Modern Storage Considerations

InnoDB's architecture continues evolving to take advantage of modern storage technologies:

NVMe and SSD optimizations reduce the benefits of certain traditional optimizations like neighbor page flushing
Atomic write capabilities on modern storage can eliminate the need for doublewrite buffering
Increased memory capacities allow for larger buffer pools and different caching strategies

Conclusion

InnoDB's sophisticated architecture represents decades of database engineering refinement, providing a robust foundation for demanding applications. Its multi-layered approach, combining efficient in-memory structures with durable on-disk storage, delivers exceptional performance while maintaining strict consistency guarantees.

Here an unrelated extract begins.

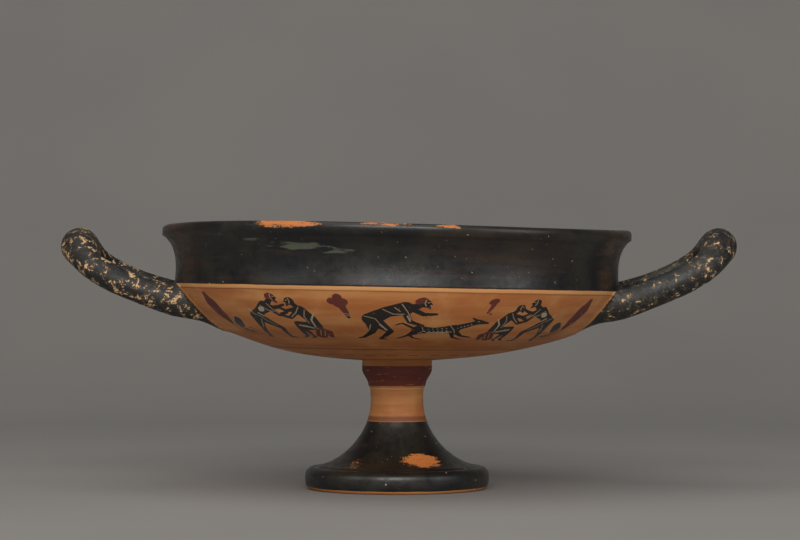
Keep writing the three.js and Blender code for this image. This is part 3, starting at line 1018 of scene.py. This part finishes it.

Understanding InnoDB's architecture enables database administrators and developers to make informed decisions about configuration tuning, capacity planning, and application design. As workloads and hardware continue to evolve, InnoDB's adaptive algorithms and configurable parameters provide the flexibility needed to optimize performance for diverse requirements.

The key to successful InnoDB deployment lies in understanding the interplay between its various components - from the buffer pool's caching strategies to the redo log's durability guarantees. By monitoring key performance indicators and tuning parameters based on actual workload characteristics, organizations can unlock the full potential of this powerful storage engine.

Whether deploying a small application or managing enterprise-scale databases, InnoDB's proven architecture provides the reliability, performance, and scalability needed for modern data-intensive applications. Its continued evolution ensures that it remains at the forefront of database technology, adapting to new hardware capabilities while maintaining its core principles of data integrity and performance excellence.

This comprehensive guide represents current best practices and architectural understanding as of MySQL 8.4. For the latest updates and detailed configuration guidance, consult the official MySQL documentation and consider professional database administration training for complex deployments.